Netflix review: DiCaprio holds star-studded satire 'Don't Look Up' together

Fred Hawson

Posted at Jan 01 2022 11:42 PM

Don't Look Up
Leonardo DiCaprio and Jennifer Lawrence in 'Don't Look Up.' Handout

Michigan State University Astronomy grad student Kate Dibiasky (Jennifer Lawrence) discovered a new comet hurtling towards Earth. Her professor, Dr. Randall Mindy (Leonardo di Caprio), calculated that the mountain-sized comet will hit the Pacific Ocean in about six months and cause a catastrophe that would destroy the entire planet. However, when they tried to inform US President Janie Orlean (Meryl Streep), they just got the runaround. 

This film was about a coming apocalyptic disaster to be caused by a comet on a collision course with the Earth, much like the story of "Deep Impact" (1998) and "Armageddon" (1998), and more recently "Greenland" (2020). However, while the previous films went for thrills, suspense and melodrama, this new film written, directed and produced by Adam McKay went for disturbing dark comedy and biting political satire against the US government. 

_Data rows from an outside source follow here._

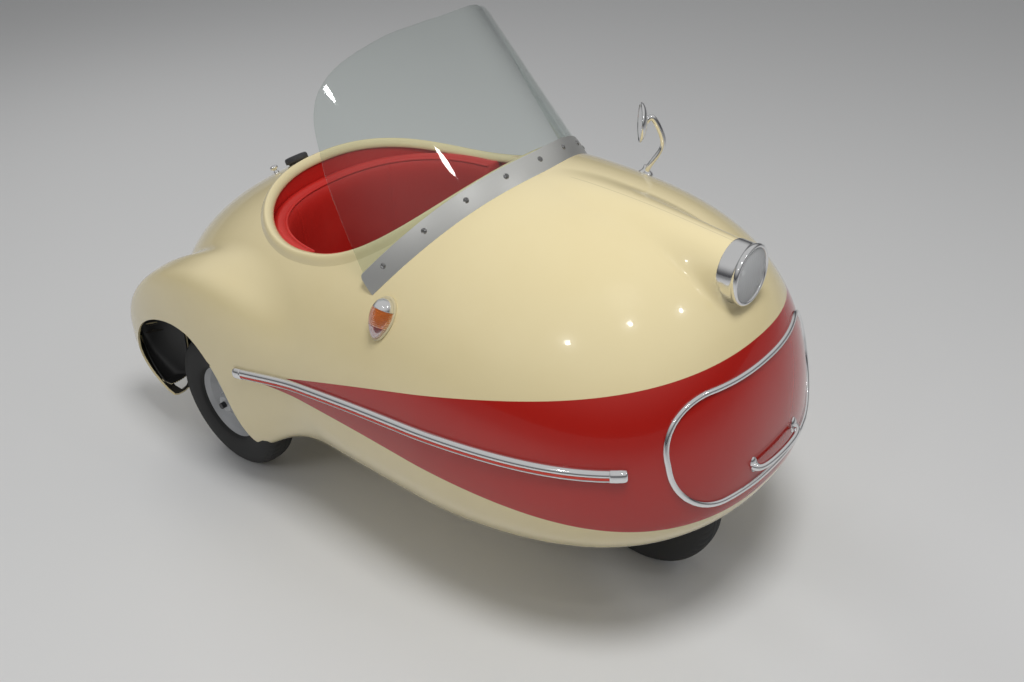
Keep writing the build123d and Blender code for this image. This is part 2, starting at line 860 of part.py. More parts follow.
with BuildPart() as front_fork:
    with BuildSketch(head_plane.offset(-head_length / 2 - 12)):
        Circle(steerer_r)
    extrude(amount=head_length / 2 + 12 + above_head)
    with BuildSketch(head_plane.offset(-head_length / 2 - 5)):
        RectangleRounded(2 * fork_x + 24, fork_crown_depth, 12)
    extrude(amount=-18)
    crown = head_plane.origin - Vector(*steer_axis) * (head_length / 2 + 14)
    for side in (-1, 1):
        top = Vector(side * fork_x, crown.Y, crown.Z)
        foot = Vector(side * fork_x, front_wheel_y, axle_z)
        with BuildSketch(Plane(origin=top, x_dir=(1, 0, 0), z_dir=foot - top)):
            Circle(fork_r)
        extrude(amount=(foot - top).length)
        with Locations(Location(foot, (0, 90, 0))):
            Cylinder(fork_r + 3, 2 * fork_r - 6)
        with Locations(Location((side * (hub_half_length + 1), front_wheel_y, axle_z), (0, side * 90, 0))):
            Cylinder(axle_r + 5, fork_x - hub_half_length - 1, align=(Align.CENTER, Align.CENTER, Align.MIN))
    with Locations(Location((0, front_wheel_y, axle_z), (0, 90, 0))):
        Cylinder(axle_r, 2 * (fork_x + fork_r + 10))

bar_centre = Vector(0, axis_y(bar_z), bar_z)
bar_plane = Plane(origin=bar_centre, x_dir=(1, 0, 0), z_dir=(0, 0, 1))
with BuildPart() as handlebar:
    for side in (-1, 1):
        with BuildLine(bar_plane) as run:
            Line((0, 0), (side * (grip_x - bar_bend_r), 0))
            ThreePointArc(
                (side * (grip_x - bar_bend_r), 0),
                (side * (grip_x - bar_bend_r * (1 - sqrt(0.5))), bar_bend_r * (1 - sqrt(0.5))),
                (side * grip_x, bar_bend_r),
            )
            Line((side * grip_x, bar_bend_r), (side * grip_x, bar_sweep))
        with BuildSketch(Plane(origin=bar_centre, z_dir=(side, 0, 0))):
            Circle(bar_r)
        sweep(path=run.line)
    with Locations(Location(bar_centre, (-rake, 0, 0))):
        Cylinder(steerer_r + 9, 36)
    with Locations(Location(bar_centre, (-rake, 0, 0))):
        Cylinder(steerer_r, 400, mode=Mode.SUBTRACT)

with BuildPart() as bar_grips:
    for side in (-1, 1):
        end = bar_centre + Vector(side * grip_x, bar_sweep, 0)
        with Locations(Location(end, (-90, 0, 0))):
            Cylinder(grip_r, grip_length, align=(Align.CENTER, Align.CENTER, Align.MAX))
    add(handlebar.part, mode=Mode.SUBTRACT)

# Frame
with BuildPart() as frame:
    for side in (-1, 1):
        with Locations(Location((side * rail_x, rail_front_y, rail_z), (-90, 0, 0))):
            Cylinder(rail_r, rear_wheel_y - rail_front_y, align=(Align.CENTER, Align.CENTER, Align.MIN))
        low = Vector(side * rail_x, rail_front_y, rail_z)
        high = Vector(0, axis_y(head_z) + 4, head_z)
        with BuildSketch(Plane(origin=low, z_dir=high - low)):
            Circle(rail_r - 2)
        extrude(amount=(high - low).length)
        with Locations((side * rail_x, rail_front_y, rail_z)):
            Sphere(rail_r)
    for y in (-200.0, engine_y - 70, engine_y + 70):
        with Locations(Location((0, y, rail_z), (0, 90, 0))):
            Cylinder(11, 2 * rail_x)
    for y in (engine_y - 70, engine_y + 70):
        with Locations(Location((rail_x, y, rail_z + 5), (0, 90, 0))):
            Cylinder(11, engine_x - rail_x, align=(Align.CENTER, Align.CENTER, Align.MIN))
    with Locations((0, rear_wheel_y, axle_z)):
        Box(2 * beam_half_length, 2 * beam_half, 2 * beam_half)
    with Locations(Location((0, rear_wheel_y, axle_z), (0, 90, 0))):
        Cylinder(axle_r, 2 * (rear_wheel_x + hub_half_length + 12))
        Cylinder(axle_r + 6, 2 * (rear_wheel_x - hub_half_length - 0.5))
    with BuildSketch(head_plane.offset(-head_length / 2)):
        Circle(head_tube_r)
    extrude(amount=head_length)
    with BuildSketch(head_plane.offset(-head_length)):
        Circle(steerer_r + bore_clearance)
    extrude(amount=2 * head_length, mode=Mode.SUBTRACT)

# Rubber mounts between the rails and the lower moulding
with BuildPart() as body_mounts:
    for y in mount_places:
        for side in (-1, 1):
            with Locations((side * rail_x, y, rail_z)):
                Cylinder(mount_r, 150, align=(Align.CENTER, Align.CENTER, Align.MAX))
    add(egg(-wall), mode=Mode.INTERSECT)
    add(frame.part, mode=Mode.SUBTRACT)

floor_z = rail_z + rail_r
with BuildPart() as floor_board:
    with BuildSketch(Plane.XY.offset(floor_z)):
        with Locations((0, (floor_front_y + floor_rear_y) / 2)):
            RectangleRounded(2 * floor_half_width, floor_rear_y - floor_front_y, 40)
    extrude(amount=floor_thickness)

base_z = floor_z + floor_thickness
seat_length = seat_rear_y - seat_front_y
seat_middle_y = (seat_rear_y + seat_front_y) / 2
with BuildPart() as seat_base:
    with Locations((0, seat_middle_y, base_z)):
        Box(2 * seat_half_width, seat_length, seat_base_height, align=(Align.CENTER, Align.CENTER, Align.MIN))
    fillet(seat_base.edges().filter_by(Axis.Z), 30)
    offset(amount=-4, openings=seat_base.faces().sort_by(Axis.Z)[0])

cushion_z = base_z + seat_base_height
with BuildPart() as seat_cushion:
    with Locations((0, seat_middle_y, cushion_z)):
        Box(2 * seat_half_width, seat_length, cushion_height, align=(Align.CENTER, Align.CENTER, Align.MIN))
    fillet(seat_cushion.edges().filter_by(Axis.Z), 40)
    fillet(seat_cushion.faces().sort_by(Axis.Z)[-1].edges(), 18)

# Seat back, an upholstered wall that follows the rear of the opening
with BuildPart() as seat_back:
    add(opening_column(-back_gap, lining_bottom_z, back_top_z))
    add(opening_column(-back_gap - back_thickness, lining_bottom_z - 10, back_top_z + 10), mode=Mode.SUBTRACT)
    with Locations((0, opening_y + 60, 0)):
        Box(2000, 2000, 3000, align=(Align.CENTER, Align.MAX, Align.CENTER), mode=Mode.SUBTRACT)

# Engine: crankcase with a finned barrel
with BuildPart() as engine:
    with Locations((engine_x, engine_y, rail_z + 16)):
        Box(
            2 * engine_half_width,
            2 * engine_half_length,
            crankcase_height,
            align=(Align.CENTER, Align.CENTER, Align.MIN),
        )
    fillet(engine.edges(), 10)
    with Locations((engine_x, engine_y, rail_z + 10 + crankcase_height)):
        Cylinder(barrel_r, 6 + fin_count * fin_pitch, align=(Align.CENTER, Align.CENTER, Align.MIN))
        for number in range(fin_count):
            with Locations((0, 0, (number + 1) * fin_pitch)):
                Box(2 * fin_half, 2 * fin_half, fin_thickness, align=(Align.CENTER, Align.CENTER, Align.MIN))

pieces = {
    "body_upper": body_upper.part,
    "body_lower": body_lower.part,
    "wheel_wells": wheel_wells.part,
    "cockpit_lining": cockpit_lining.part,
    "windscreen_strip": windscreen_strip.part,
    "windscreen": windscreen.part,
    "side_trim_right": side_trims["right"],
    "side_trim_left": side_trims["left"],
    "trim_insert_right": trim_inserts["right"],
    "trim_insert_left": trim_inserts["left"],
    "nose_ring": nose_ring.part,
    "nose_handle": nose_handle.part,
    "headlight_barrel": headlight_barrel.part,
    "headlight_reflector": headlight_reflector.part,
    "headlight_lens": headlight_lens.part,
    "side_lamp_pads": side_lamp_pads.part,
    "side_lamp_caps": side_lamps["side_lamp_caps"],
    "side_lamp_ambers": side_lamps["side_lamp_ambers"],
    "side_lamp_reds": side_lamps["side_lamp_reds"],
    "mirror_stem": mirror_stem.part,
    "mirror_head": mirror_head.part,
    "mirror_glass": mirror_glass.part,
    "filler_cap": filler_cap,
    "deck_knob": deck_knob,
    "tail_lamp": tail_lamp,
    "strip_screws": strip_screws.part,
    "front_fork": front_fork.part,
    "handlebar": handlebar.part,
    "bar_grips": bar_grips.part,
    "frame": frame.part,
    "body_mounts": body_mounts.part,
    "floor_board": floor_board.part,
    "seat_base": seat_base.part,
    "seat_cushion": seat_cushion.part,
    "seat_back": seat_back.part,
    "engine": engine.part,
}
for name, piece in pieces.items():
    piece.label = name
    export_step(piece, "parts/" + name + ".step")
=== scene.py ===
import json
from math import cos, pi, radians, sin

import bpy
import numpy as np
from bpy.props import FloatProperty, FloatVectorProperty, IntProperty, PointerProperty
from mathutils import Matrix, Vector

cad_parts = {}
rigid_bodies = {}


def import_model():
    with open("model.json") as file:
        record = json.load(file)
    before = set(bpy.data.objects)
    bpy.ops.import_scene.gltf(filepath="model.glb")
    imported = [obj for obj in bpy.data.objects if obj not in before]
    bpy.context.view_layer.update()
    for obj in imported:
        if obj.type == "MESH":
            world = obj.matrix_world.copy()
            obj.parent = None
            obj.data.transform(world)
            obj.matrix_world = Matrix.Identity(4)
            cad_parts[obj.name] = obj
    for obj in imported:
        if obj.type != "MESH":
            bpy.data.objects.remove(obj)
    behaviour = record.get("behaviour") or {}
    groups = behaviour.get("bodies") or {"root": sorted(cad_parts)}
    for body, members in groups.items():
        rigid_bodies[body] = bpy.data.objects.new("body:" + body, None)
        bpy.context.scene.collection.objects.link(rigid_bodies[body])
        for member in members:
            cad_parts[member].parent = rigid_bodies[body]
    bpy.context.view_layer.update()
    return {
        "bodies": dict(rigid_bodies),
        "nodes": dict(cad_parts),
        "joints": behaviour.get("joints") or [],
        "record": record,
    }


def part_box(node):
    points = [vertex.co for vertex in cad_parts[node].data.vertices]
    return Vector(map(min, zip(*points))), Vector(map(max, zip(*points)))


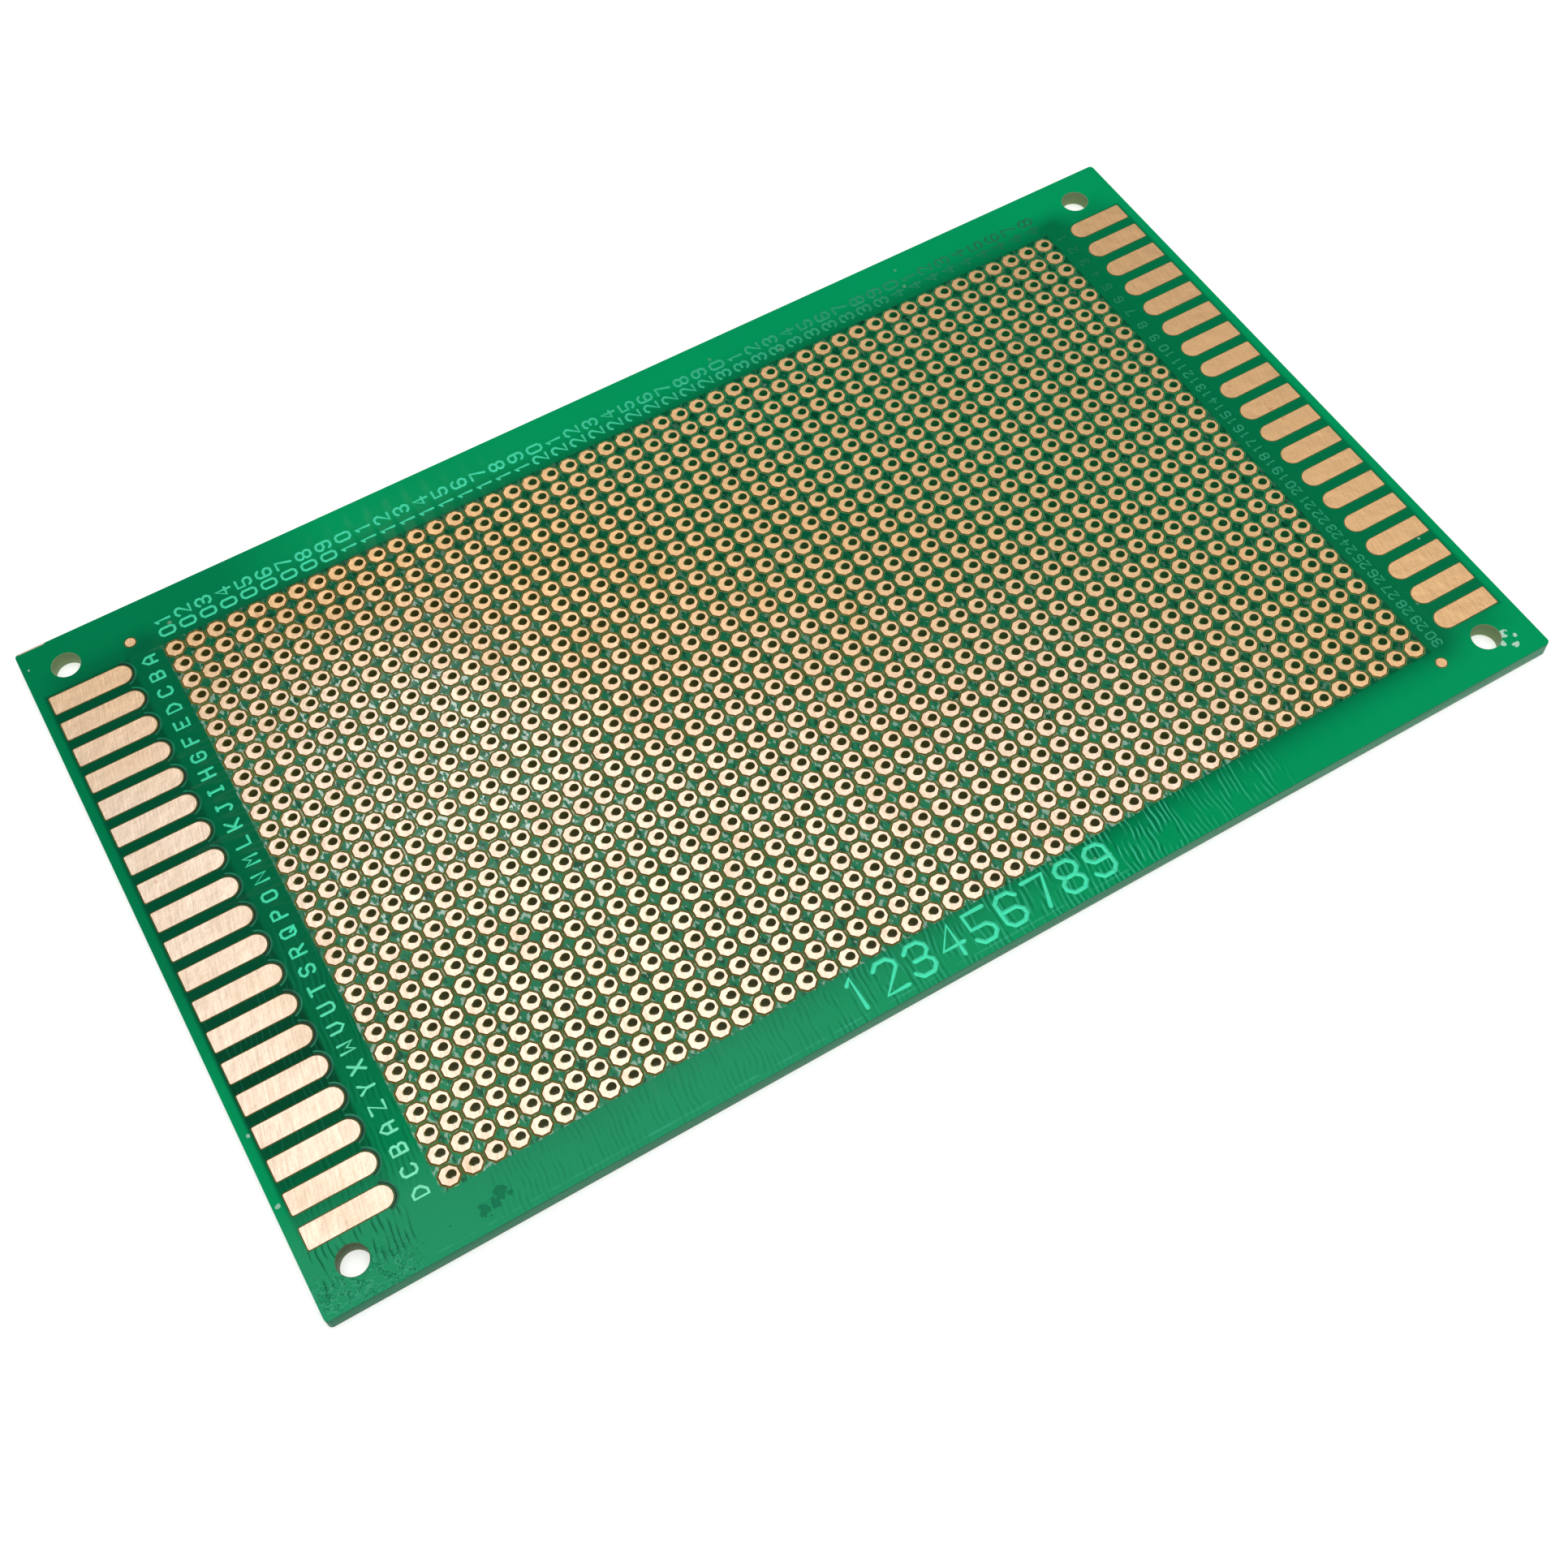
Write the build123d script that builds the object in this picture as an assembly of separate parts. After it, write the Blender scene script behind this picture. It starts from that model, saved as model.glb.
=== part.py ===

Adam McKay rose to fame as the head writer of "Saturday Night Live" in the 1990s, and went on to collaborate with Will Ferrell on several hit comedy films like "Anchorman" (2004). In the last decade, Mc Kay gained more serious cred as a filmmaker when "The Big Short" (2015) had 5 Oscar nods including Best Picture, winning one for adapted screenplay for McKay. This was followed by "Vice" (2018), which had 8 Oscar nominations, also including Best Picture. 

Watch more News on iWantTFC

Aside from Di Caprio, Lawrence and Streep, there were two more Oscar winners, Cate Blanchett (as a slutty TV host) and Mark Rylance (as a smarmy telco CEO), and two Oscar nominees, Jonah Hill (as the annoying Chief of Staff) and Timothy Chalamet (as skater boy Yule). Also notable are include Rob Morgan (as a NASA official), Ron Perlman (as a Boomer general), Tyler Perry (as Blanchett's co-host) and Ariana Grande (as a pop star, of course).

McKay was harsh here in his depiction of the ineptitude of the US government, the pervasive influence of big business and artificiality of mass media. 

The performance of Di Caprio, as a shy middle-aged scientist thrust into the national celebrity limelight, was the glue that held this piece together. His on-air breakdown scene was a riveting tour-de-force piece of acting, while his dinner table scene brimmed with genuine emotion without the melodrama.